CPP is currently in phase I clinical trials in the U.S. However, Michael and MacDonald acknowledge that the path to FDA approval is not clear and that they are working through challenges in moving the product forward.
“Part of the issue is coming to agreement with FDA about what needs to be done to get approval,” said Michael. “What the FDA is most concerned with is safety. That is their paramount consideration. To that end, frozen platelets raise a dilemma for them. They are concerned about them potentially causing blood clots where you don’t want blood clots — in legs or in lungs. They are concerned about that, and we are in ongoing discussions with them to determine exactly what they will require us to do to demonstrate safety.”
MacDonald pointed out that the CPP already is being used safely by the Dutch Military Services and has been fielded in the Balkans and in Afghanistan for use at Dutch medical-treatment facilities. If approved by the FDA, CPP would be produced by military blood banks and managed as a blood product for the battlefield by the Armed Services Blood Program Office.

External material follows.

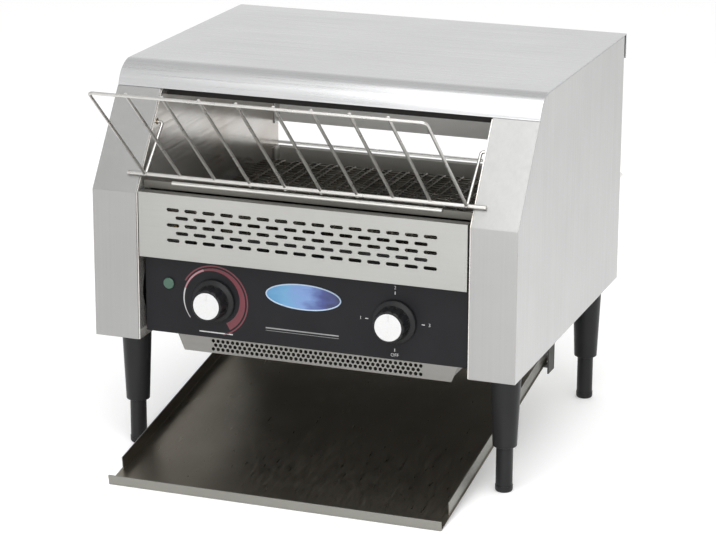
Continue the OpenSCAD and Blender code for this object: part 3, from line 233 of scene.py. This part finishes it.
# Painted reflection: the brown in this tone stands for the belt mirrored in the walls.
wall_painted_reflection_tone = blend_colours(wall_steel, spread(wall_steel, wall_broad, 0, 1),
                          (0.5, 0.46, 0.42), (0.66, 0.65, 0.63))
wire_up(wall_steel, wall_painted_reflection_tone, wall_shader.inputs["Base Color"])
wire_up(wall_steel, spread(wall_steel, wall_fine, 0.12, 0.26), wall_shader.inputs["Roughness"])
relief(wall_steel, wall_shader, wall_fine, 0.00001, edge=0.0004)
finish_nodes(wall_steel, "left_inner_wall", "right_inner_wall")


# ---- roof -------------------------------------------------------------------------------
# One pale satin sheet, rolled over at the front to make the hood and folded down at the
# rear. Its grain runs across, and its cut edges are deburred.

roof_steel = brushed_steel("roof_steel", (0.55, 0.552, 0.557), 0.28, grain_across)
eased_piece("top_cover", sheet_corner, roof_steel)


# ---- back panel -------------------------------------------------------------------------
# Two folded sheets, held by four pan-head screws; the open rear window is the gap between
# them. The slots in the upper one are louvres, each with a hood that is pressed out of the
# sheet and opens downward. The sheets' inner faces are duller, and their near-white colour
# is painted light, for the light that falls on them through the front opening.

back_steel = brushed_steel("back_steel", (0.6, 0.6, 0.59), 0.42, grain_across)
# Painted light: the inner faces get a near-white matt copy of the steel to look lit.
back_inside_painted_light = brushed_steel("back_inside_painted_light", (0.93, 0.92, 0.89), 0.6, grain_across, metallic=0.0)
for sheet in ("back_panel", "lower_back_panel"):
    folded = merged_copy(sheet)
    for face in folded.faces:
        face.material_index = 1 if face.normal.y < -0.9 else 0
    round_corners(folded, thin_corner)
    make_piece(sheet + "_eased", folded, [back_steel, back_inside_painted_light], sheet)


def add_form(shape, form):
    """Adds one bmesh to another and lets it go."""
    form_mesh = bpy.data.meshes.new("form")
    form.to_mesh(form_mesh)
    form.free()
    shape.from_mesh(form_mesh)
    bpy.data.meshes.remove(form_mesh)


def add_hood(shape, place, length, height, out, thick):
    """Quarter of a squashed ball, open below, as a press makes it in thin sheet."""
    ball = bmesh.new()
    bmesh.ops.create_uvsphere(ball, u_segments=20, v_segments=10, radius=1,
                              matrix=Matrix.Rotation(math.pi / 2, 4, "Y"))
    for normal in ((0, 1, 0), (0, 0, 1)):
        bmesh.ops.bisect_plane(ball, geom=ball.verts[:] + ball.edges[:] + ball.faces[:],
                               dist=0.0001, plane_co=(0, 0, 0), plane_no=normal,
                               clear_inner=True)
    bmesh.ops.scale(ball, verts=ball.verts, vec=(length / 2, out, height))
    bmesh.ops.recalc_face_normals(ball, faces=ball.faces)
    bmesh.ops.solidify(ball, geom=ball.faces, thickness=thick)
    bmesh.ops.translate(ball, verts=ball.verts, vec=place)
    add_form(shape, ball)


rear_face_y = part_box("back_panel")[1][1]
louvre_pitch = 0.032075
louvre_rows = (0.329, 0.338, 0.347)
louvres_each_side = 4
hood_drop = 0.002
hoods = bmesh.new()
for row_z in louvre_rows:
    for place in range(-louvres_each_side, louvres_each_side + 1):
        add_hood(hoods, (place * louvre_pitch, rear_face_y, row_z - hood_drop),
                 length=0.027, height=0.0055, out=0.003, thick=0.0006)
make_piece("louvre_hoods", hoods, [back_steel], "back_panel", replaced=False)


# ---- heating ----------------------------------------------------------------------------
# Sheathed heating tubes in ceramic sleeves, three above the belt and three inside its
# loop, under a bent reflector that is coloured nearly black as painted shade, for the
# shadowed strip under the hood's lip.

tube_steel = brushed_steel("tube_steel", (0.24, 0.2, 0.17), 0.5, (60.0, 60.0, 60.0), cloud=0.3)
finish_nodes(tube_steel, "upper_heaters", "lower_heaters")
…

Blood Products for the Battlefield
In addition to CPP, there are other blood products the military would like to field in theater. Red Blood Cells,
Extended Life (RBCXL) is in phase III clinical trials and was developed by the Walter Reed Army Institute of Research and Hoxworth Blood Center at the University of Cincinnati in partnerships with Hemerus Medical LLC.
This product consists of a new solution that extends the shelf-life of packed red blood cells. It is hoped that the product can improve the quality of the red blood cells in storage, so that cells that have been in storage for four or five weeks would be as good or better than red blood cells currently at two weeks.
“There is a great deal of concern in the surgical community, especially about the quality of red cells in storage,” said Michael. “Currently, red cells are approved to be stored for six weeks. Surgeons think that they do not like red cells that are older than two weeks in storage. So, there has been a big push in theater to get only red cells that are less than two weeks old in theater, which is logistically quite challenging.”
Another product under development is freeze-dried plasma. MacDonald explained that currently plasma is frozen and shipped into theater. Because of breakage of the shipping bags, a significant percentage of the material has to be discarded.
Another challenge with the frozen plasma is that after thawing, it has a refrigerated shelf-life of only about five days. Older plasma must be discarded, MacDonald explained.
“You have to thaw a certain amount of it in anticipation of casualties that may be coming in there and a certain percentage that has to be discarded because of outdating after five days,” said MacDonald. “With freeze-dried plasma, you can ship it into theater and in the refrigerator. It does not have to be thawed. All it has to do is be reconstituted by adding water, and then it is ready to go in less than 5 minutes. From a logistical standpoint, it becomes a more attractive product both in terms of much less loss of product of material and almost instant availability on demand.”
MacDonald added that freeze-dried plasma could be taken further forward into the battlefield, since this product does not have the same refrigeration requirements as frozen plasma.